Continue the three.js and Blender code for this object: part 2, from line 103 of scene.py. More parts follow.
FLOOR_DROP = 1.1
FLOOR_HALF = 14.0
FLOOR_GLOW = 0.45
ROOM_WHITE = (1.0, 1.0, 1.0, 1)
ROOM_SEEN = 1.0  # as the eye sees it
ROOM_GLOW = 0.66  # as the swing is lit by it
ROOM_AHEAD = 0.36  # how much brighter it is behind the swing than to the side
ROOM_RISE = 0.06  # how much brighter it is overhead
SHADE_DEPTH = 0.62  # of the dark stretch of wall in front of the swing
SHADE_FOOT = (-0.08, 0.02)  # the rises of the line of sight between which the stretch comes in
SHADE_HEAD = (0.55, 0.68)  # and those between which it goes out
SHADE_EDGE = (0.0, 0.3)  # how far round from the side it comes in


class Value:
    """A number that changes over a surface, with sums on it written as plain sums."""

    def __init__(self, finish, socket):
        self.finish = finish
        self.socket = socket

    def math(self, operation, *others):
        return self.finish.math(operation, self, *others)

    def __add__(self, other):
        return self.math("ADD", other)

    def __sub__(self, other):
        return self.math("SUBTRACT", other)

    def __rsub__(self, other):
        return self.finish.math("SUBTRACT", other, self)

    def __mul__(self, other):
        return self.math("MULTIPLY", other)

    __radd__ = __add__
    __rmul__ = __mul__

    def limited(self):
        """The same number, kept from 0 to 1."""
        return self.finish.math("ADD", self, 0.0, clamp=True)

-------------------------

Request
Go through the material above line by line and copy it exactly.

Exercise result
Continue the three.js and Blender code for this object: part 2, from line 103 of scene.py. More parts follow.
FLOOR_DROP = 1.1
FLOOR_HALF = 14.0
FLOOR_GLOW = 0.45
ROOM_WHITE = (1.0, 1.0, 1.0, 1)
ROOM_SEEN = 1.0  # as the eye sees it
ROOM_GLOW = 0.66  # as the swing is lit by it
ROOM_AHEAD = 0.36  # how much brighter it is behind the swing than to the side
ROOM_RISE = 0.06  # how much brighter it is overhead
SHADE_DEPTH = 0.62  # of the dark stretch of wall in front of the swing
SHADE_FOOT = (-0.08, 0.02)  # the rises of the line of sight between which the stretch comes in
SHADE_HEAD = (0.55, 0.68)  # and those between which it goes out
SHADE_EDGE = (0.0, 0.3)  # how far round from the side it comes in


class Value:
    """A number that changes over a surface, with sums on it written as plain sums."""

    def __init__(self, finish, socket):
        self.finish = finish
        self.socket = socket

    def math(self, operation, *others):
        return self.finish.math(operation, self, *others)

    def __add__(self, other):
        return self.math("ADD", other)

    def __sub__(self, other):
        return self.math("SUBTRACT", other)

    def __rsub__(self, other):
        return self.finish.math("SUBTRACT", other, self)

    def __mul__(self, other):
        return self.math("MULTIPLY", other)

    __radd__ = __add__
    __rmul__ = __mul__

    def limited(self):
        """The same number, kept from 0 to 1."""
        return self.finish.math("ADD", self, 0.0, clamp=True)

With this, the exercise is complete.